In fact, the rejection of Lionheart earlier this month from the Academy’s best international feature film category may well act as a springboard for her future success.

The 40-year-old has starred in more than 80 films over the last two decades and her rise to prominence coincided with the exponential growth of Nollywood, as the Nigerian film industry is called, across Africa.

Yet she suffered a major setback in 2004 when she was blacklisted by a powerful cartel of film studios in Nigeria, along with several other A-list actors.

Nollywood ban

These film studios, operating out of Nigeria’s commercial hub Lagos and Onitsha in the south-east state of Anambra, largely bankrolled Nollywood in the 1990s and early 2000s.

They gave funds to producers and told them who to hire, says BBC Igbo reporter Vining Ogu, who used to be a film producer based in the southern city of Asaba.

“At some point, the studios felt these A-list stars were collecting too much money and felt they were being held to ransom,” he said.

“At its height, one actor collected 10m naira [$28,000; £21,000] in the early 2000s in cash, which was a lot of money.”

With no producer brave enough to go against the studios, Nnanji found herself out of a job – so she decided to move into music, releasing an album called One Logologo Line.

Her one and only album, it is best remembered for the track No More, a love song with lyrics that could be seen as metaphor for the rest of her career: “No more crying oh, No more fighting oh, No more tears oh, I got my freedom, power and more.”
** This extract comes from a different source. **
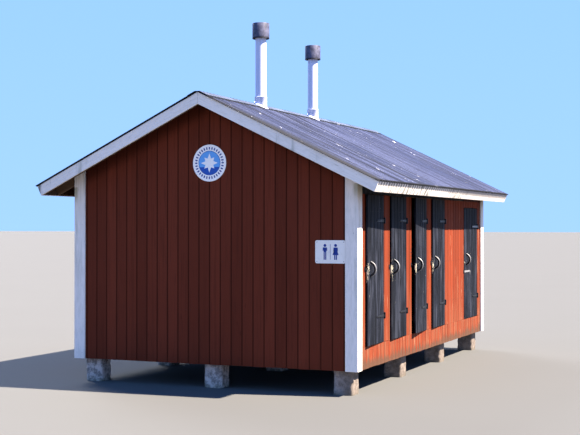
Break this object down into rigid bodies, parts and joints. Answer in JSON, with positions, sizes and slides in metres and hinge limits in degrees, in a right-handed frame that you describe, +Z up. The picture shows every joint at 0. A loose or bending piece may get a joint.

Screenwriter and director Ishaya Bako traces her rise to the top and the birth of independent producers in Nigeria to that ban.

“The studios thing happening, there was some bad in it, but a lot of good came out of it,” says Bako, who worked with Nnaji on the Road to Yesterday in 2015 – when she made her debut as a producer.

“It made her realise there could be life behind the camera,” he said.

From there as a producer, she had more power over what type of films she appeared in and what roles she played.

‘Nigeria’s Sharon Stone’

She started acting as an eight-year-old, starring in the popular TV soap Ripples.

Her Nollywood career really took off when she was 19 in Most Wanted, when she played one of four daredevil female armed robbers masquerading as men.

Film director Adim Williams say he takes some credit for “her rise to fame” when he cast her in his 2002 film Sharon Stone – not a biopic of the US actress – in which she played a flirtatious woman.

“In her rising days she was called Sharon Stone and I wrote and directed the movie, which was a massive hit and became sort of her identity,” he said.

He describes Nnaji as “very intelligent” and said she looked like she “was prepared for stardom” the first time he met her.

He says playing “similar characterisations” helped her in the early days, when she was cast as a “likeable, beautiful, loveable girl”.

Perhaps her upbringing had a hand in shaping some of her on-screen roles.

She grew up in the bustling city of Lagos in a middle-class home – her father an engineer and her mother a teacher.

Actor Richard Mofe Damijo, who has co-starred with her several times, says she is a natural on screen.

“She was and still is one of our queens and she always comes to the party with a winning spirit,” he told the BBC.

In 2011 she was honoured with an award by the Nigerian government for her contributions to the film industry – yet she was not done, wanting to try her hand at directing.

Could Netflix help rise standards?

When in 2018 Netflix announced that it was acquiring the rights to Lionheart, her directorial debut, it was seen as a massive boost for Nigeria’s film industry.

Nollywood is a multi-billion dollar enterprise but with short turn-around times, not much attention is paid to technical details and storytelling.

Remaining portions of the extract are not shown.